**Instructions to follow**
Verbatim output of all the material below is required.
----
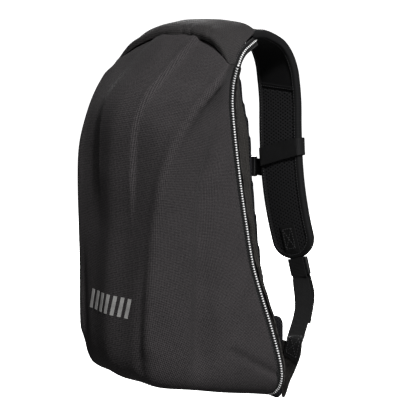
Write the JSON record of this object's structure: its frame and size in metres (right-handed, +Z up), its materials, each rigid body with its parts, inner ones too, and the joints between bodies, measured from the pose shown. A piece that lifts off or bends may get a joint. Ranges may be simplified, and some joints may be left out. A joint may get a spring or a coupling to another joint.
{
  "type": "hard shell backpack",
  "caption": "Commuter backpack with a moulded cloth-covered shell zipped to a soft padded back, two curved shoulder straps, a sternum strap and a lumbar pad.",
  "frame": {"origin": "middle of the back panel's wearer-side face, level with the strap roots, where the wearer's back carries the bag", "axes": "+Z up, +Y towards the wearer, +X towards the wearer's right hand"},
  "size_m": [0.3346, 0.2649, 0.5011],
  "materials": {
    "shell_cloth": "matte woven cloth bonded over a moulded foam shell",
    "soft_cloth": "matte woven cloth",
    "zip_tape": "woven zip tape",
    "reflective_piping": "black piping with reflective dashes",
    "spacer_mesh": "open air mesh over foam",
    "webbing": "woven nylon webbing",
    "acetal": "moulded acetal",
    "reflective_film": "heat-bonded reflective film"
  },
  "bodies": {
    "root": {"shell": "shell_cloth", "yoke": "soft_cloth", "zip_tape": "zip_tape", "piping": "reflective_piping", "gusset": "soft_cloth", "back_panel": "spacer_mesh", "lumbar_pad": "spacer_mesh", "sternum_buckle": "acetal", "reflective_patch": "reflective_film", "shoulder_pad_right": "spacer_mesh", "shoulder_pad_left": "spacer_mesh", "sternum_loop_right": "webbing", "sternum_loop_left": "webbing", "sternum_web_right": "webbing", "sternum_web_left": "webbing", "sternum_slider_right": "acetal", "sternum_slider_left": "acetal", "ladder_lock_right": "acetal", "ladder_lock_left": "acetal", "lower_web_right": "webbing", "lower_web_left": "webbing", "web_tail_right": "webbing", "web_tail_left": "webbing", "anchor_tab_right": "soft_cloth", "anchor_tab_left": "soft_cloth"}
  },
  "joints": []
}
----
**Output of the task**
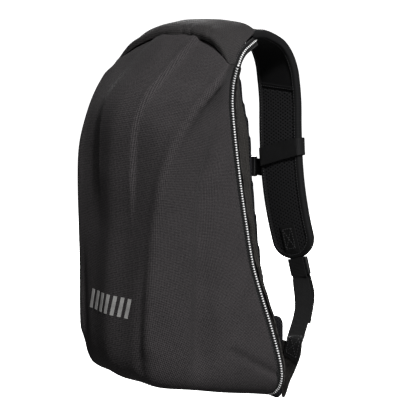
Write the JSON record of this object's structure: its frame and size in metres (right-handed, +Z up), its materials, each rigid body with its parts, inner ones too, and the joints between bodies, measured from the pose shown. A piece that lifts off or bends may get a joint. Ranges may be simplified, and some joints may be left out. A joint may get a spring or a coupling to another joint.
{
  "type": "hard shell backpack",
  "caption": "Commuter backpack with a moulded cloth-covered shell zipped to a soft padded back, two curved shoulder straps, a sternum strap and a lumbar pad.",
  "frame": {"origin": "middle of the back panel's wearer-side face, level with the strap roots, where the wearer's back carries the bag", "axes": "+Z up, +Y towards the wearer, +X towards the wearer's right hand"},
  "size_m": [0.3346, 0.2649, 0.5011],
  "materials": {
    "shell_cloth": "matte woven cloth bonded over a moulded foam shell",
    "soft_cloth": "matte woven cloth",
    "zip_tape": "woven zip tape",
    "reflective_piping": "black piping with reflective dashes",
    "spacer_mesh": "open air mesh over foam",
    "webbing": "woven nylon webbing",
    "acetal": "moulded acetal",
    "reflective_film": "heat-bonded reflective film"
  },
  "bodies": {
    "root": {"shell": "shell_cloth", "yoke": "soft_cloth", "zip_tape": "zip_tape", "piping": "reflective_piping", "gusset": "soft_cloth", "back_panel": "spacer_mesh", "lumbar_pad": "spacer_mesh", "sternum_buckle": "acetal", "reflective_patch": "reflective_film", "shoulder_pad_right": "spacer_mesh", "shoulder_pad_left": "spacer_mesh", "sternum_loop_right": "webbing", "sternum_loop_left": "webbing", "sternum_web_right": "webbing", "sternum_web_left": "webbing", "sternum_slider_right": "acetal", "sternum_slider_left": "acetal", "ladder_lock_right": "acetal", "ladder_lock_left": "acetal", "lower_web_right": "webbing", "lower_web_left": "webbing", "web_tail_right": "webbing", "web_tail_left": "webbing", "anchor_tab_right": "soft_cloth", "anchor_tab_left": "soft_cloth"}
  },
  "joints": []
}